While it may not be quite as good as the real thing, it’s helpful to do the same thing with other areas of life right now. I’ve been getting on Zoom video calls with family, working and meditating several times per day on video calls with Break the Twitch community members, and even doing virtual video workouts with a couple of friends across the country.
It’s definitely not all of what I need as an extrovert during this time of social isolation, but it helps ease the pain of feeling incredibly disconnected. Looking for small ways to do this in your life, to feel a sense of normalcy and familiarity will be helpful as we navigate this time.
There is always opportunity in uncertainty.

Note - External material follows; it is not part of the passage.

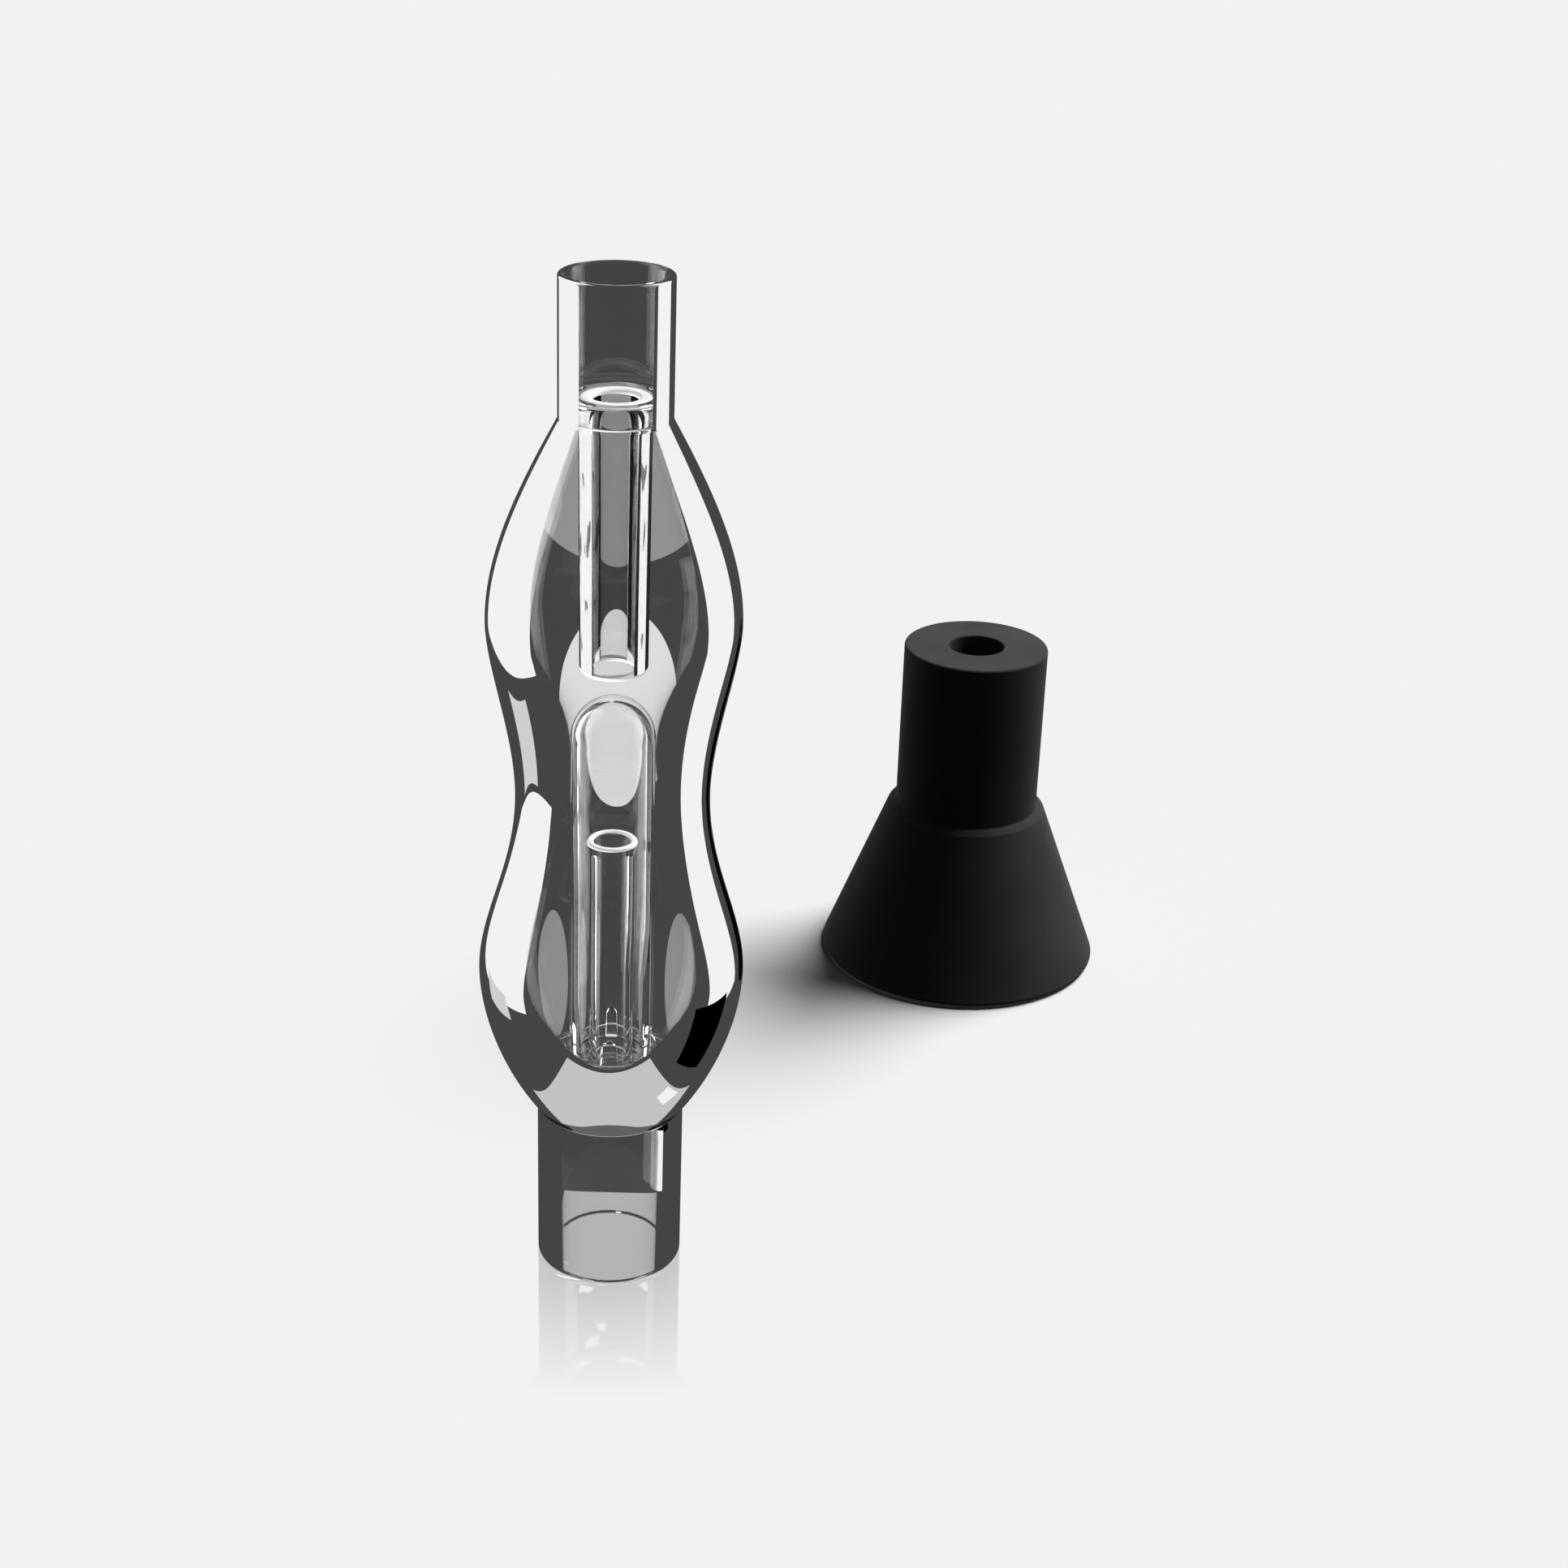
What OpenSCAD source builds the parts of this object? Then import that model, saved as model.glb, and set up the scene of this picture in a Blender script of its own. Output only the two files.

I don’t mean the opportunity to “take advantage” of the situation in a sleazy way. That’s gross. I mean simply seeing things for what they are and looking for the gift in the storm. It might be an opportunity to call someone you haven’t talked to in a long time. An opportunity to offer a skill or talent you have that would help someone else substantially. An opportunity to reprioritize just about any aspect of life.
As bad as things seem, we can feel the “bad” authentically, see opportunities, all while reassessing the situation and growing as a result.
We don’t need to pretend like the uncertainty we face is some magical happy time—it’s okay to feel that as it is. The cult of constant positivity is not one I care to join. But we can look for ways to find familiar, turn inward during this time of isolation, and come out stronger through a difficult situation.
Thank you for doing what you can to help keep the threads of daily life together in both small and large ways each day. We’ll get through this together.